Se vuelve a publicar ahora la que fue, en 1983, la ópera prima del escritor colombiano, Primero estaba el mar. Qué bonito es eso de que un primer título comience con la palabra «Primero» y qué tremendo que contenga ya la inmensidad del espacio y del tiempo, de la vida y de la muerte, del símbolo por excelencia del final. Y qué maravilla de novela, qué prosa tan preciosa, qué paisajes, qué tiempos, qué personajes, qué situaciones, qué diálogos tan breves y perfectos y qué forma de explicar y rematar las cosas. Qué rudo parece a tramos y qué sutil en el fondo es por sistema, qué lleno está todo de pequeños detalles valiosos, entre lo psicológico y lo metafísico, con un ojo puesto en lo social y el otro en lo telúrico: «Dos años atrás, en una borrachera, J. había quemado sus reproducciones de Modigliani, Picasso y Klee, y desde entonces ya no había querido tener buen gusto»…; «La anciana se despidió de Elena diciéndole ‘seño’ y no ‘doña Elena’. Y como durante la visita se había mencionado a la mujer de don Carlos como ‘doña’, Elena percibió la diferencia de trato y tuvo que hacer un esfuerzo para que no le importara»…: «Ella se durmió de inmediato; él se quedó todavía un rato despierto en la hamaca, tomando aguardiente a pico de botella y mirando las brasas que alumbraban desde la oscuridad de la playa»… Son sólo tres ejemplos entre treinta.

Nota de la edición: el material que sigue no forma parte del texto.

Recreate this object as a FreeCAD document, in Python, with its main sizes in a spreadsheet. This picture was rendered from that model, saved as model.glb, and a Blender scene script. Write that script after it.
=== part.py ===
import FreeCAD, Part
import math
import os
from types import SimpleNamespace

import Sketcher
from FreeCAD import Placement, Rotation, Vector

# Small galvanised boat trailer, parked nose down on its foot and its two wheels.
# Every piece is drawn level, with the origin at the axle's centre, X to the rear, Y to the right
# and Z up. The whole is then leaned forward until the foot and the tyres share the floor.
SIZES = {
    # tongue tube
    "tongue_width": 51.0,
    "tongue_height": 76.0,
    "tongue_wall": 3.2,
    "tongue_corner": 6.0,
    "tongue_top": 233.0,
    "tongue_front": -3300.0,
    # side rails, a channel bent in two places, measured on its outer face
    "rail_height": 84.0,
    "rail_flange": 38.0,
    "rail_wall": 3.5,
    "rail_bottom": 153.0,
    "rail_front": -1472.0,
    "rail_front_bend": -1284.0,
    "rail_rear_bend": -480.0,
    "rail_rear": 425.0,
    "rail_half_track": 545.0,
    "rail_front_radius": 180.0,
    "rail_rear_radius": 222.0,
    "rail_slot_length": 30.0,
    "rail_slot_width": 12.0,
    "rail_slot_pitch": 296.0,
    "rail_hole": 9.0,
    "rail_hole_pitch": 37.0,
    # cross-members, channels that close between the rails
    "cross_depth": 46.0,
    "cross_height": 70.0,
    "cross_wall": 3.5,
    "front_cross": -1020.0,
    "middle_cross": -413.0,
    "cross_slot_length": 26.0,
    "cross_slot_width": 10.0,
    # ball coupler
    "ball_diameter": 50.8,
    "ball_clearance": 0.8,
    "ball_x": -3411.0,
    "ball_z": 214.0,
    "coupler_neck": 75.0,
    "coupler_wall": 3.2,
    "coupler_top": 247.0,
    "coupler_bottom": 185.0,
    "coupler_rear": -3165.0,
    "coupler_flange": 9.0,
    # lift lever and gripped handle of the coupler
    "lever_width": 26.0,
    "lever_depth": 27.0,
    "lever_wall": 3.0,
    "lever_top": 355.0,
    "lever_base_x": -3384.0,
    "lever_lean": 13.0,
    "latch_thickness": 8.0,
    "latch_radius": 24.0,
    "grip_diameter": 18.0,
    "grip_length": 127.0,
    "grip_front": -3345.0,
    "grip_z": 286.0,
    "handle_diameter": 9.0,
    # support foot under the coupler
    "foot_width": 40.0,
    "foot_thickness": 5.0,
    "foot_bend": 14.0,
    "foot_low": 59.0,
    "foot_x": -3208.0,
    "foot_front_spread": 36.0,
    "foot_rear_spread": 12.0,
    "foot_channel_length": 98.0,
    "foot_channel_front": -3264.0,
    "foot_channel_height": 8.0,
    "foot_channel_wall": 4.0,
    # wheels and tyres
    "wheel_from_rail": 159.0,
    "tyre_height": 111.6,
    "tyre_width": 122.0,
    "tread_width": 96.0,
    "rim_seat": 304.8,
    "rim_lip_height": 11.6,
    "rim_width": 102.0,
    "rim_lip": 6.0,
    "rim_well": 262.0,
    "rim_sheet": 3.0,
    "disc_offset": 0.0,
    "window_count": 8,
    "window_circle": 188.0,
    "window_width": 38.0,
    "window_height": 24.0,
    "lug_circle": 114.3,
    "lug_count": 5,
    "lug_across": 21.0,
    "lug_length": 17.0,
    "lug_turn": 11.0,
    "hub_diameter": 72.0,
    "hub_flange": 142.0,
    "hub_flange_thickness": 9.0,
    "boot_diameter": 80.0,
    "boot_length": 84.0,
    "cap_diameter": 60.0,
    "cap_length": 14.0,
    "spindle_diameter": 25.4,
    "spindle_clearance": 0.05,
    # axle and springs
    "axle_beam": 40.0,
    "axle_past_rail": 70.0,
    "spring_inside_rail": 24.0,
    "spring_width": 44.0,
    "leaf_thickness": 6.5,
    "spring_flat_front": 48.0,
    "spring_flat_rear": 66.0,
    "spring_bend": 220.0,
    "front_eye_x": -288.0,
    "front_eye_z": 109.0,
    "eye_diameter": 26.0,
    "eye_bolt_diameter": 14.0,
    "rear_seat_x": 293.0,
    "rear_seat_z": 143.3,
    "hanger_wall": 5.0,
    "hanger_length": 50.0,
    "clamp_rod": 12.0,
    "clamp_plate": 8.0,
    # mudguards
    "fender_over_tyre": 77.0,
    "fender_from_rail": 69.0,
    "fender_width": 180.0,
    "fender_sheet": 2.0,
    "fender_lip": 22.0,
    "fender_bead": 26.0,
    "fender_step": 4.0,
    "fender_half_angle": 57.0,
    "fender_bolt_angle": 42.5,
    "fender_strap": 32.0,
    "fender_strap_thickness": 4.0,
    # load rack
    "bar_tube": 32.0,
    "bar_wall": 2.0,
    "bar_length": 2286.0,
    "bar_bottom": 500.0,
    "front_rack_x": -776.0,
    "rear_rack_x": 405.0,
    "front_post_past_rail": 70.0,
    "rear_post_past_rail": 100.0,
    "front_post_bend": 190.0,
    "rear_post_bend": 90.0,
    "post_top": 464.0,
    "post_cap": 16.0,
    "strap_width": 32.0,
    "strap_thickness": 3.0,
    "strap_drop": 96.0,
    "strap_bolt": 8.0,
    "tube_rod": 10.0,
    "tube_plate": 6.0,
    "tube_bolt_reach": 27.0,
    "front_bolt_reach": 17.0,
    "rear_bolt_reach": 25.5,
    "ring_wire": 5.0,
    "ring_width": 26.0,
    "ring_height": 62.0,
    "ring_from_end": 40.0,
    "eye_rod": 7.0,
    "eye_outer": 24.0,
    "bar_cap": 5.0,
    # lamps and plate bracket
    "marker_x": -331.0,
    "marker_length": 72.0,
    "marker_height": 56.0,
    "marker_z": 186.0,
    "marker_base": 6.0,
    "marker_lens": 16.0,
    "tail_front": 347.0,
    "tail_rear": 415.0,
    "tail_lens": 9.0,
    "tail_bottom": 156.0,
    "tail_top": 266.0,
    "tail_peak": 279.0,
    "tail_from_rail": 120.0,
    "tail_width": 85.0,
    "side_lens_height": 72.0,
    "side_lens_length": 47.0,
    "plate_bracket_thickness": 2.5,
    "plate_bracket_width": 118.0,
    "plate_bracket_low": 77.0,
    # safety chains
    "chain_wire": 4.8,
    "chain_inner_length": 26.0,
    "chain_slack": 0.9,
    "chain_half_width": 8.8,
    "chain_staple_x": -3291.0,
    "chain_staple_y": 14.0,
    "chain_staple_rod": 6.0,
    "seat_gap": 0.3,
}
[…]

En alguna de sus páginas adquiere categoría de sujeto la voluptuosidad de la naturaleza, que a veces es benéfica y otras se diría violenta, destructora, apocalíptica, como las bíblicas tormentas que caían también sobre Niebla al mediodía. Y ya temo y lamento que sea algo muy español eso de acordarse automáticamente de García Márquez cada vez que se aborda la literatura colombiana, pero ante esos aguaceros constantes, larguísimos, renovadores, lenitivos… se hace difícil no recordar los que limpiaban Macondo.

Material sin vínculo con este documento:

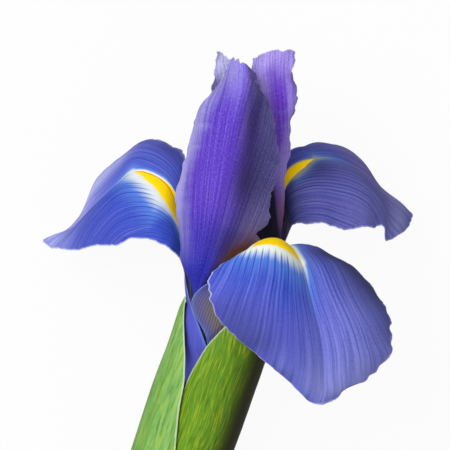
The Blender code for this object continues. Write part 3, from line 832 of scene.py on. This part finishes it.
def petal_offset(fields, grid, blade, look):
    """How far each point moves along the normal: veins, flutes and frills, and the push of the haft."""
    vein, rim, seed = fields["vein"], fields["rim"], look["seed"]
    raised = look["relief"] * np.cos(TURN * vein) * blade * smooth_step(rim, 0, RELIEF_FROM)
    near_margin = np.exp(-rim / MARGIN_REACH)
    flutes = np.where(fields["side"] < 0, *look["flutes"]) * near_margin
    flutes = flutes * np.cos(TURN * vein / look["flute"] + ripples(grid, FLUTE_WANDER, seed + 4))
    frills = look["frills"] * ripples(grid, look["frill_size"], seed + 5) * near_margin
    return raised + (flutes + frills) * blade - look.get("swell", 0) * (1 - blade)


def petal_thickness(fields, blade, look):
    """Thinner towards the margins, and thicker along the midrib of the haft."""
    ridge = RIDGE_THICK * np.exp(-((fields["aside"] / RIDGE_WIDTH) ** 2)) * (1 - blade)
    return look["thick"] * (RIM_THICK + (1 - RIM_THICK) * smooth_step(fields["rim"], 0, RIM_WIDTH)) + ridge


def petal(name, form, direction, look, skin, size=PETAL_SIZE):
    """A petal or style arm that springs in that direction round the flower's axis."""
    rows, columns = size
    stations = np.linspace(0, len(form[0]) - 1, rows + 1)
    side = np.tile(np.linspace(-1, 1, columns + 1), (rows + 1, 1))
    blade = smooth_step(stations / stations[-1], *BLADE_FROM)[:, None]
    grid = petal_grid(form, stations, side, blade, look)
    fields = petal_fields(grid, stations, side, look)
    grid = grid + normals(grid) * petal_offset(fields, grid, blade, look)[:, :, None]
    if "signal" in look:
        fields["signal"], fields["halo"] = signal_fields(look["signal"], stations, grid, fields)
    thick = petal_thickness(fields, blade, look)
    sheet(name + look["ending"], name, grid, thick, turned(FLOWER, direction), fields, skin)


# Looks of the petals, in mm; a pair holds the minus side's value and the plus side's.
#   teeth, tip_teeth: height of the margins' and the tip's small teeth; fork: depth of a forked tip
#   notches: each with its side, its share of the petal's length, its depth, and its own length as a share
#   spacing: between veins; fan_from, fan: where they start to fan out, and over what length they double it
#   relief: of the veins; flutes, flute: height of the margin's flutes, and the width of one in veins
#   frills, frill_size: height and size of the margin's random frills
#   blush, shadow, pale: spots, each with its share of the length, its side, its length, width and strength
#   swell, widen: how far the haft is pushed outward, and by what share its plus side is wider
FALL_LOOK = dict(
    ending="_petal", teeth=(0.13, 0.13), tip_teeth=0.5, fan_from=37, fan=7, spacing=0.38,
    relief=0.004, flutes=(0.03, 0.03), flute=3.3, frills=0.1, frill_size=4, thick=0.45,
)
STANDARD_LOOK = dict(
    ending="_petal", teeth=(0.35, 0.35), tip_teeth=0.9, fan_from=20, fan=11, spacing=0.22,
    relief=0.01, flutes=(0.04, 0.04), flute=4.3, frills=0.2, frill_size=3.5, thick=0.45,
)
ARM_LOOK = dict(
    ending="_blade", teeth=(0.3, 0.3), tip_teeth=0.6, fan_from=25, fan=20, spacing=0.7,
    relief=0.04, flutes=(0.1, 0.1), flute=2.3, frills=0.15, frill_size=2.5, thick=0.6,
    fork=4, seed=60,
)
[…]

No voy a decir nada más. Quienes hayan leído La luz difícil no necesitan para nada esta reseña, porque ya van a correr a por esta renovada novedad. A quien no, le recomiendo las dos de golpe (y las demás, y las que seguramente irán llegando…), y que empiece por la que quiera: La luz difícil es una obra maestra, pero no se notan demasiado los casi treinta años que pasaron entre una y otra, porque ya en este debut (quizá por haber tenido lugar cuando su autor sobrepasaba a su vez sus treinta años) hay una calidad asombrosa, hecha de todo y de nada, de saber mirar afuera, de saber leer a los mejores y de saber decir con sencillez inteligente y por orden estratégico todo eso que se ve, aunque se vea sólo en la imaginación, y no necesariamente en la experiencia.

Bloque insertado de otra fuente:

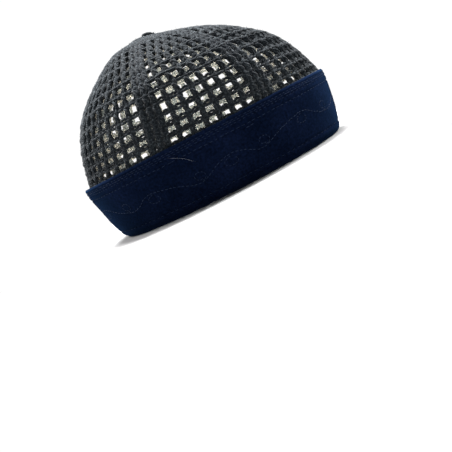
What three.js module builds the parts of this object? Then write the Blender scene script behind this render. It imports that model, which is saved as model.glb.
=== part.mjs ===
// A crocheted skullcap with a velvet band, standing on the fold of its band.
// Millimetres, +Z up, +X towards the front of the cap. The origin is on the ground, in the middle of
// the cap's length and width. Both pieces are soft walls round one hollow, which the head fills.

import * as THREE from "three";

const SIDES = 60; // points round the cap
const STEPS = 2; // rings for each stretch between two rows of a table

const CROWN_WALL = 3.0; // a crocheted yarn fabric
const BAND_WALL = 3.0; // velvet folded over a stiffening
const BAND_HEIGHT = 51.0;
const BAND_TOP_ROUND = 1.2; // how far the rounding of the upper edge reaches down
const BAND_TOP_RINGS = 3; // rings that carry the rounding over from the outer face to the inner one
const FOOT_WIDTH = 2.0; // the strip of the lower fold that lies flat on the ground

// The outer face of the band, from the ground up. Each row is an ellipse: its height, its half length
// along X, its half width along Y, and how far its middle lies towards the front.
const BAND_ROWS = [
  { height: 0.0, halfLength: 99.0, halfWidth: 79.5, forward: 3.4 },
  { height: 1.5, halfLength: 100.5, halfWidth: 81.0, forward: 3.1 },
  { height: 4.5, halfLength: 102.4, halfWidth: 82.6, forward: 2.6 },
  { height: 8.5, halfLength: 103.9, halfWidth: 83.9, forward: 2.2 },
  { height: 15.0, halfLength: 105.8, halfWidth: 85.4, forward: 1.8 },
  { height: 28.5, halfLength: 108.2, halfWidth: 87.3, forward: 1.3 },
  { height: 42.0, halfLength: 110.6, halfWidth: 89.0, forward: 0.4 },
  { height: BAND_HEIGHT - BAND_TOP_ROUND, halfLength: 112.0, halfWidth: 90.0, forward: 0.0 },
];

// The outer face of the crown, from its tucked edge to the top. backLift raises the back of a row and
// lowers its front by the same amount, because the crown is fuller behind its top.
const CROWN_ROWS = [
  { height: 39.0, halfLength: 106.2, halfWidth: 84.8, forward: 0.7, backLift: 0.0 },
  { height: 51.0, halfLength: 107.0, halfWidth: 86.0, forward: 1.0, backLift: 0.0 },
  { height: 64.0, halfLength: 103.9, halfWidth: 86.0, forward: 0.3, backLift: 0.0 },
  { height: 77.5, halfLength: 99.0, halfWidth: 84.8, forward: -0.8, backLift: 0.0 },
  { height: 90.0, halfLength: 92.4, halfWidth: 81.1, forward: -1.7, backLift: 0.3 },
  { height: 99.0, halfLength: 85.7, halfWidth: 76.9, forward: -2.5, backLift: 0.8 },
  { height: 108.0, halfLength: 76.0, halfWidth: 69.3, forward: -3.5, backLift: 1.4 },
  { height: 117.0, halfLength: 64.4, halfWidth: 59.4, forward: -4.1, backLift: 1.9 },
  { height: 123.6, halfLength: 54.0, halfWidth: 49.8, forward: -4.6, backLift: 2.5 },
  { height: 128.6, halfLength: 45.0, halfWidth: 41.5, forward: -5.3, backLift: 3.0 },
  { height: 133.2, halfLength: 33.0, halfWidth: 30.5, forward: -6.3, backLift: 2.8 },
  { height: 136.9, halfLength: 17.5, halfWidth: 16.2, forward: -6.0, backLift: 1.6 },
];

// The top of the crown, outside and inside. Outside, the first stitches make a small round knot.
const CROWN_KNOT_ROWS = [
  { height: 137.9, halfLength: 7.0, halfWidth: 6.8, forward: -5.4, backLift: 0.6 },
  { height: 139.4, halfLength: 4.2, halfWidth: 4.2, forward: -5.4, backLift: 0.3 },
];
const CROWN_KNOT_TOP = { height: 140.0, forward: -5.4 };
const CROWN_INSIDE_TOP = { height: 138.3, forward: -5.4 };

// The ring of points of one row, drawn in by an inset.
function ring(row, inset = 0) {
  return Array.from({ length: SIDES }, (_, side) => {
    const angle = (2 * Math.PI * side) / SIDES;
    return new THREE.Vector3(
      row.forward + (row.halfLength - inset) * Math.cos(angle),
      (row.halfWidth - inset) * Math.sin(angle),
      row.height - (row.backLift ?? 0) * Math.cos(angle),
    );
  });
}

// The rings of a smooth wall through a list of rings: at each side, one curve runs through them all.
function smooth(rings) {
  const curves = rings[0].map((_, side) => {
    const points = rings.map((each) => each[side]);
    return new THREE.CatmullRomCurve3(points, false, "centripetal").getPoints(
      STEPS * (rings.length - 1),
    );
  });
  return curves[0].map((_, step) => curves.map((curve) => curve[step]));
}

// The rings moved inwards by a wall's thickness, square to the surface at each point.
function inside(rings, wall) {
  const last = rings.length - 1;
  return rings.map((points, step) =>
    points.map((point, side) => {
      const before = points[(side + SIDES - 1) % SIDES];
      const after = points[(side + 1) % SIDES];
      const below = rings[Math.max(step - 1, 0)][side];
      const above = rings[Math.min(step + 1, last)][side];
      const around = new THREE.Vector3().subVectors(after, before);
      const upwards = new THREE.Vector3().subVectors(above, below);
      const outwards = around.cross(upwards).normalize();
      return point.clone().addScaledVector(outwards, -wall);
    }),
  );
}

// One closed body from a run of rings, which goes up the outside and down the inside. A ring of a
// single point closes that end, and with no such points the last ring joins the first.
function closedWall(rings) {
  const starts = [];
  const positions = [];
  for (const points of rings) {
    starts.push(positions.length / 3);
    for (const point of points) positions.push(...point.toArray());
  }
  const indices = [];
  const corner = (each, side) => starts[each] + (side % rings[each].length);
  const joined = rings[0].length > 1;
  const stretches = joined ? rings.length : rings.length - 1;
  for (let each = 0; each < stretches; each++) {
    const next = (each + 1) % rings.length;
    for (let side = 0; side < SIDES; side++) {
      const [a, b] = [corner(each, side), corner(each, side + 1)];
      const [c, d] = [corner(next, side + 1), corner(next, side)];
      if (a !== b) indices.push(a, b, c);
      if (c !== d) indices.push(a, c, d);
    }
  }
  const geometry = new THREE.BufferGeometry();
  geometry.setAttribute("position", new THREE.Float32BufferAttribute(positions, 3));
  geometry.setIndex(indices);
  geometry.computeVertexNormals();
  return geometry;
}

// The crown: up the outside to the knot, then from its inner top down the inside.
function crownGeometry() {
  const outer = smooth([...CROWN_ROWS, ...CROWN_KNOT_ROWS].map((row) => ring(row)));
  const inner = inside(smooth(CROWN_ROWS.map((row) => ring(row))), CROWN_WALL);
  const knotTop = new THREE.Vector3(CROWN_KNOT_TOP.forward, 0, CROWN_KNOT_TOP.height);
  const insideTop = new THREE.Vector3(
    CROWN_INSIDE_TOP.forward,
    0,
    CROWN_INSIDE_TOP.height - CROWN_WALL,
  );
  return closedWall([[insideTop], ...inner.reverse(), ...outer, [knotTop]]);
}

// The band: up the outside, over its rounded upper edge, down the inside and across the flat foot.
function bandGeometry() {
  const outer = smooth(BAND_ROWS.map((row) => ring(row)));
  const inner = smooth(
    BAND_ROWS.map((row, each) => ring(row, each === 0 ? FOOT_WIDTH : BAND_WALL)),
  );
  const lip = BAND_ROWS[BAND_ROWS.length - 1];
  const rounding = Array.from({ length: BAND_TOP_RINGS }, (_, each) => {
    const share = (each + 1) / (BAND_TOP_RINGS + 1);
    const height = lip.height + BAND_TOP_ROUND * Math.sin(Math.PI * share);
    return ring({ ...lip, height }, BAND_WALL * share);
  });
  return closedWall([...outer, ...rounding, ...inner.reverse()]);
}

const yarn = new THREE.MeshStandardMaterial({ color: 0x3d4044, roughness: 0.95, metalness: 0 });
const velvet = new THREE.MeshStandardMaterial({ color: 0x0c1423, roughness: 0.9, metalness: 0 });

const crown = new THREE.Mesh(crownGeometry(), yarn);
crown.name = "crown";

const band = new THREE.Mesh(bandGeometry(), velvet);
band.name = "band";

const cap = new THREE.Group();
cap.add(crown, band);

export default cap;
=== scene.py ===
import math

import bpy
import numpy as np
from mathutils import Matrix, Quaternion, Vector


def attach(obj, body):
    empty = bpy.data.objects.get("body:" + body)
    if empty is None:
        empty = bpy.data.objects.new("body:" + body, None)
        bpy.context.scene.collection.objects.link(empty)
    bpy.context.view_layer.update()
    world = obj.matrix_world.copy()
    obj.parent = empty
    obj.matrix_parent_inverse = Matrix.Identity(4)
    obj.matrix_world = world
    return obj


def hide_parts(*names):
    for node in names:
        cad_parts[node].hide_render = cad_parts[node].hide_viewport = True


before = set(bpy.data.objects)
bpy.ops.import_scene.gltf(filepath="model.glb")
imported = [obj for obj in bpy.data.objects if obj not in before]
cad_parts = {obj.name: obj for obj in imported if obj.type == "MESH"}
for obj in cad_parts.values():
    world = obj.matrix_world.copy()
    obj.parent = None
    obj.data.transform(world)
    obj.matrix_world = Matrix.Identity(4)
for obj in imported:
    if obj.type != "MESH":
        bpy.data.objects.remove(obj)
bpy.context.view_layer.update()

# ------------------------------------------------------------------------------------------------
# The camera. It stands level with the upper edge of the band, beside the cap, and is turned on its
# own axis, so that the cap leans back in the picture as it does on the tilted head of its wearer.

CAMERA_PLACE = Vector((0.0024, -0.580, 0.0522))
CAMERA_AIM = Vector((-0.0195, 0.0, -0.0311))
CAMERA_LEAN = math.radians(-27.46)
CAMERA_LENS = 54.16
FILM_WIDTH = 36.0

scene = bpy.context.scene
camera_data = bpy.data.cameras.new("camera")
camera_data.lens = CAMERA_LENS
camera_data.sensor_width = FILM_WIDTH
camera = bpy.data.objects.new("camera", camera_data)
scene.collection.objects.link(camera)
scene.camera = camera
camera.location = CAMERA_PLACE
camera.rotation_mode = "QUATERNION"
look = (CAMERA_AIM - CAMERA_PLACE).to_track_quat("-Z", "Y")
camera.rotation_quaternion = look @ Quaternion((0.0, 0.0, 1.0), CAMERA_LEAN)

# ------------------------------------------------------------------------------------------------
# The band. A strip of dark navy velvet, folded at its lower edge and turned in at its upper edge,
# round a stiffening. Sewing draws the pile down into shallow grooves along each row of stitches.

MM = 0.001
seed = np.random.default_rng(7)

# The band's outer face, in millimetres from the ground up: each row is an ellipse.
#   height, half length, half width, middle towards the front
BAND_ROWS = np.array((
    (0.0, 99.0, 79.5, 3.4),
    (1.5, 100.5, 81.0, 3.1),
    (4.5, 102.4, 82.6, 2.6),
    (8.5, 103.9, 83.9, 2.2),
    (15.0, 105.8, 85.4, 1.8),
    (28.5, 108.2, 87.3, 1.3),
    (42.0, 110.6, 89.0, 0.4),
    (51.0, 112.0, 90.0, 0.0),
))
BAND_WALL = 3.0
BAND_TOP = BAND_ROWS[-1, 0]
BAND_EDGE = 1.3  # how far the rounding of the fold reaches along the face
BAND_ROLL = 2.4  # the same for the upper edge, whose roll is fuller
BAND_RADIAN = 88.0  # the length of its face for a radian at the front and back, where it is least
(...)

Así pues, lo único que no me gusta de este nuevo libro es la faja, y no sólo por faja, que también, sino porque se reproduce allí algo que atribuyen al Babelia («Uno de los más respetados escritores latinoamericanos de nuestro tiempo», con el «respetados» en letras bien orondas y destacadas), sin caer en la cuenta del feo desplazamiento semántico que se ha producido recientemente con el verbo «respetar», usado de repente con el significado de «admirar». Si alguien te dice alguna vez aquello de que «es que yo te respeto mucho…», respóndele que «pues claro que me respetas, soplapollas». El respeto es algo que cualquiera puede exigir, hace falta esforzarse mucho y convertirse en un verdadero malnacido para perder el derecho a ser respetado. En nuestro ámbito, no sé, hay que respetar o soportar los libros de Javier Castillo, pero no los de Tomás González. Estos, diría yo, merecen no ya admiración activa sino rendida veneración. Y de hecho me parece que el autor no viaja nunca, pero si le apetece venir a Madrid yo le pongo una hamaca donde quiera, y, aunque intuyo que no bebe alcohol, y a falta de playas que observar por estas calles, no le faltará, por si acaso, una buena botella de aguardiente.